The Association of Arts Pretoria celebrated World Art Day with their Engage II exhibition on 15 April 2013. It follows on their Engage I exhibition of last year.
The director of the gallery, Pieter van Heerden, welcomed the guests. “We, the art lovers and artists, belong to a world family and that is an exhilarating thought.”
“Last year we asked 15 sculptors and 15 painters to work together in groups of two in tandem to see if a ‘visual and intellectual synergy could be established’. It was a huge success and we decided to make our celebration of World Art day a annual institution.”
This year 46 artists worked together in groups of two to continue the experiment. Here follows the groups: André Prinsloo and Jahni Wasserfall; Rina Stutzer and Angus Taylor; Annelize Bowker and At Smit; Erna Bodenstein and Annette Pretorius; Anton Smit and Corné van Eck; Avitha Sooful and Linda du Preez; Craig Muller and Izanne Wiid; Rozan Cochrane and Daandrey Steyn; Debbie Cloete and Carroll Hamman; Martin de Kock and Erica Schoeman; Frikkie Eksteen and Bevan Thornton; Johan Conradie and Zelda Stroud; Diek Grobler and Karin Smith; Amelia Malatjie and Lwandiso Njara; Celia de Villiers and Elfriede Dreyer; Retha Buitendach and Marinda du Toit; Tanisha Bhana and Uwe Pfaff; Wilma Cruise and Karin Lijnes; Magda Joubert and Zach Taljaard; Christiaan Diedericks and Johann Nortjé; Alet Swarts and Michaella Jansen van Vuuren; Monica-Helena de Klerk and Malose Pete; and Peter Binsbergen and Andre Otto.
Background of WAD
In 2011 the International Arts Association (IAA) unanimously proclaimed the 15th of April as World Art Day. In 2012 the first WAD were celebrated.
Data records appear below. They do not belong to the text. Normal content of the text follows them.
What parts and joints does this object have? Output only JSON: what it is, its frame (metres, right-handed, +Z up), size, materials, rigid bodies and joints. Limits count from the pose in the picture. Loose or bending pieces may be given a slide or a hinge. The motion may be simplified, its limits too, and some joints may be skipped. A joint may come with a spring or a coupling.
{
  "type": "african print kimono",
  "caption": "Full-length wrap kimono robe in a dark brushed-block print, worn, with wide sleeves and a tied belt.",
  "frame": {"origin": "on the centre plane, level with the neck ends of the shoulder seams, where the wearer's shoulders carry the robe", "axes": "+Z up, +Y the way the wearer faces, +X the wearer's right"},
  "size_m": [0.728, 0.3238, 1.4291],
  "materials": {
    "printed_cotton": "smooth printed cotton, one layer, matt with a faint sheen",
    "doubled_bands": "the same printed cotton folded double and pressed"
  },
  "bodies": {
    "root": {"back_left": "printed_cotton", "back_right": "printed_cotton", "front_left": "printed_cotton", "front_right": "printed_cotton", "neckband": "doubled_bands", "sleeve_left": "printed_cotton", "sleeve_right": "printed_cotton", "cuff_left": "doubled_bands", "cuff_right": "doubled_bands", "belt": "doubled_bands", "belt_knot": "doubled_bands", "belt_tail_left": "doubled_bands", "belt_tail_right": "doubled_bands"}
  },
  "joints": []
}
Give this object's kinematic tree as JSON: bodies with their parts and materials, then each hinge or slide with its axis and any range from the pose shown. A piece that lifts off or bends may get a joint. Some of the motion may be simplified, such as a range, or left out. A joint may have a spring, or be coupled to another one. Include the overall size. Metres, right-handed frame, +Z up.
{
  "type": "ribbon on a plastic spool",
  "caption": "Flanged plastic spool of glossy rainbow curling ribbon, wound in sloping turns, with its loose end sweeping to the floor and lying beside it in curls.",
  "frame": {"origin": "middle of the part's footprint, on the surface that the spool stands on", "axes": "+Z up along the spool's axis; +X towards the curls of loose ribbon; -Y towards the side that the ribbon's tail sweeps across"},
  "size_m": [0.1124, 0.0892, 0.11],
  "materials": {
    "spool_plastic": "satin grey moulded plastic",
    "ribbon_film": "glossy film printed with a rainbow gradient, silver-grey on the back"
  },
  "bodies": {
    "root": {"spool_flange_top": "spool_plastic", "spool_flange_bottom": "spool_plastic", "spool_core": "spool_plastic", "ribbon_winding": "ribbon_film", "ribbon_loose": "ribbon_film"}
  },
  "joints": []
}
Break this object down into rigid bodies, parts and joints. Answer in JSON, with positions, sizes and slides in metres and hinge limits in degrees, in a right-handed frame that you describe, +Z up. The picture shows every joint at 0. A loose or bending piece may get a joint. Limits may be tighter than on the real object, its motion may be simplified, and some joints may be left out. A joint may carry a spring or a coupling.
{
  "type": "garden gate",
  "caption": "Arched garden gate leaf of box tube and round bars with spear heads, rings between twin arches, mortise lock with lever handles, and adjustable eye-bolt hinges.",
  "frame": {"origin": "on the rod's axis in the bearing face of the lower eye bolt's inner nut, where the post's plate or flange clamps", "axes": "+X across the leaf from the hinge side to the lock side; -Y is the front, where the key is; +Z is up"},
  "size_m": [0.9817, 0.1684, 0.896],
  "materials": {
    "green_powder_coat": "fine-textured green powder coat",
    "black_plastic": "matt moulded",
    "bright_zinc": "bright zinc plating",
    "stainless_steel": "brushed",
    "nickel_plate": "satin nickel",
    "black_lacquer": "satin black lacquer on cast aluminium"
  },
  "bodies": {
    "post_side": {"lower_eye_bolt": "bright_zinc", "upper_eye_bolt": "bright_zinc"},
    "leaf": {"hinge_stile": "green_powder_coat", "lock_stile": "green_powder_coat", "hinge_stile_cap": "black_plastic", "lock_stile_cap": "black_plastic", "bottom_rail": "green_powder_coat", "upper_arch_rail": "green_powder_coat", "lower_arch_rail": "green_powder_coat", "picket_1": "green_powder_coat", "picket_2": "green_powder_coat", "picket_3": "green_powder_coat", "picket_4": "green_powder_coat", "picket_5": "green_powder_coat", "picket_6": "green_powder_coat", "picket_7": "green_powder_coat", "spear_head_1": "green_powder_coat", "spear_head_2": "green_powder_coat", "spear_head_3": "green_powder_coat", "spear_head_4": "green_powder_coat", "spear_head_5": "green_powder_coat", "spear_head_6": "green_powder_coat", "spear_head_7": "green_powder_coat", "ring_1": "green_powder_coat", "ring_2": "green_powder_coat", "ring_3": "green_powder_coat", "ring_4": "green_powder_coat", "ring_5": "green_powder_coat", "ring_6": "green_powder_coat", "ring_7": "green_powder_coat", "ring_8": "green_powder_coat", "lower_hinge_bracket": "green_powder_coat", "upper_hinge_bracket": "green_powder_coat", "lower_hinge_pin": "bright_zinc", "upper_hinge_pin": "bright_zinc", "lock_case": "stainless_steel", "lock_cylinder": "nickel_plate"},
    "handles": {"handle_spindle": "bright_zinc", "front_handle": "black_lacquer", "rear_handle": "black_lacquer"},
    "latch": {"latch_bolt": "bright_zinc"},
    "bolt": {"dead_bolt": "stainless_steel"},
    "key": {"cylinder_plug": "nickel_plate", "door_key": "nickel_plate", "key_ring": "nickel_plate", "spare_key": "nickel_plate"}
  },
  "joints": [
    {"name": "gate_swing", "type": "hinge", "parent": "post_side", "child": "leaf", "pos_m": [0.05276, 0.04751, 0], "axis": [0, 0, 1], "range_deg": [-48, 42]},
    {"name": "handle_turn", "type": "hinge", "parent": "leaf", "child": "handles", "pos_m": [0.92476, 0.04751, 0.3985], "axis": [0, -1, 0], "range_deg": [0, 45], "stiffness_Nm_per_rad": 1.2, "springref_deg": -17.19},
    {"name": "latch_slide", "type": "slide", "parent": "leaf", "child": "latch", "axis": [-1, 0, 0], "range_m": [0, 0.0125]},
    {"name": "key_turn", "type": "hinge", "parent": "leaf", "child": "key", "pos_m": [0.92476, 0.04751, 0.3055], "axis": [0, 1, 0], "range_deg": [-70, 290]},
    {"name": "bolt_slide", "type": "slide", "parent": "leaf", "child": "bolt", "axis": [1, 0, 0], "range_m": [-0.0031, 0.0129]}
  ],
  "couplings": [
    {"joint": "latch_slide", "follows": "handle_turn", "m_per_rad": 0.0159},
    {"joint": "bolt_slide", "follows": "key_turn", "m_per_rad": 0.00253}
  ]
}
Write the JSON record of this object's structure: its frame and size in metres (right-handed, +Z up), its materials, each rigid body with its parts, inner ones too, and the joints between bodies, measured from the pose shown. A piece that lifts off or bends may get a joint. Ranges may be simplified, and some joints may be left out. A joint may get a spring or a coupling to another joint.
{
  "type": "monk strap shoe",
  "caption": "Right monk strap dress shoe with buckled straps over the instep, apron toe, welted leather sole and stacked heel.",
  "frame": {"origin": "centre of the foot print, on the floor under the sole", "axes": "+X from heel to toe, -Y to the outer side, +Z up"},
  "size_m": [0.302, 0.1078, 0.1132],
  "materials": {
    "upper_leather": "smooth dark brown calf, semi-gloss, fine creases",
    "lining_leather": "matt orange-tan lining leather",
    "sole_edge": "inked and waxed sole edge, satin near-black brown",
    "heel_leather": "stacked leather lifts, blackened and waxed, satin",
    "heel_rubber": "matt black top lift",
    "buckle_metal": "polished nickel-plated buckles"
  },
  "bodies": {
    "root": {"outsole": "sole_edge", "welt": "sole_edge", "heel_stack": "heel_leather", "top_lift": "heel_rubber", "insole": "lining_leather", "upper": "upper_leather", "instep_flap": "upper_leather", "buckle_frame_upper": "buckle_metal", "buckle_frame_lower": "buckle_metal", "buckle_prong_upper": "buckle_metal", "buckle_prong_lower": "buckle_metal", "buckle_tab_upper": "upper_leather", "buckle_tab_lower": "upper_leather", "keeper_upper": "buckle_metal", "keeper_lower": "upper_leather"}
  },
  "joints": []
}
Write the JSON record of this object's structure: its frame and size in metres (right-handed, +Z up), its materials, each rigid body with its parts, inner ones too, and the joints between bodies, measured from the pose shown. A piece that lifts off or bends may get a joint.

“The idea behind the World Art Day is to help spread ‘art awareness’ throughout the globe. The day is to underline the importance and value of art regarding world peace, fraternity, freedom of expression and multi-disciplinary dialogue.” (World Art Day, 2013)
The date is also significant because it falls on Leonardo Da Vinci’s birthday.
“Leonardo’s stature as painter, sculptor, writer, engineer, innovator, mathematician and philosopher still remains a guiding light in our contemporary world.” (Press release)
Pieter van Heerden introduced Prof. Ronel Rensburg, an international academic, as “truly also a Renaissance person.”
Prof Ronel Rensburg explains the theme “Engage”
“My field of experties lies in communication and that is why the word ‘engagement’ rang true to me. Why do we engage and what is engagement?
We engage by incorporating and communicating art experiences. The message of art can be communicated through art objects and even across time.
The value of art in general or any particular art object can change from space to space, place to place and time to time.
We can also engage by means of social commentary… Through their art, artists are speaking to social change and bringing about public awareness of a variety of social, political and environmental issues.” Rensburg referred to the Spear painting as an example of debating and engaging.
We can engage through our senses: all five of the human senses (and sometimes the sixth).
Art can bring people together. Art more than often leaves us in awe. All art must engage!
Prof Ronel Rensburg opened the art exhibition with these words: “I entice you to engage with one another, with the artists, with their work and your own senses to enjoy the oppulence of South African art.”
Some of the collaborations
Tanisha Bhana in collaborartion with Uwe Pfaff:
Tanisha’s work called “Mortal Remains (1)” contrasts between things that are living and dead. “The geckos and the doll are dead. The rose petals are in the process of dying. The reflections in water of the trees: they’re symbols of living things. The doll is a commentary on the masks we wear everyday.”
Uwe Pfaff’s explanation of his work: “striking the metal man ‘future tense’ with a metallic object will release. That sound which we hear, not recognise and connects in a unique way of Tanisha’s work.”
Debbie Cloete in collaboration with Carroll Hamman:
Carroll Hamman explains her sculpture of the priest and the prostitute entitled Nothing is as it seems: “Usually people think of priests as good. I wanted to show that priests aren’t always good. That’s why the priest is painted in black.” It comments on the fact that we put so much trust in an uniform, but we forget that inside every uniform is a human being struggling with all the same issues thrown at us.
Debbie Cloete’s speech bubbles entitled It is what it is relates to the marriage equality debate that is currently so prevalent in the media. “Marriage equality should not even be a debate, it is what it is, a human right”.
Photos of other collaborations:
The Association of Arts Pretoria is a voluntary non-profit organisation. It is governed by an executive committee, members of which include well-known artists, art teachers and academics and patrons of art. Director: Pieter van Heerden. Gallery manager: Nandi Hilliard.
It has more than 800 members and is one of the founding members of the South African National Association for the Visual Arts (SANAVA). SANAVA is a member of the IAA.
The exhibition will run until Friday 26 April 2013.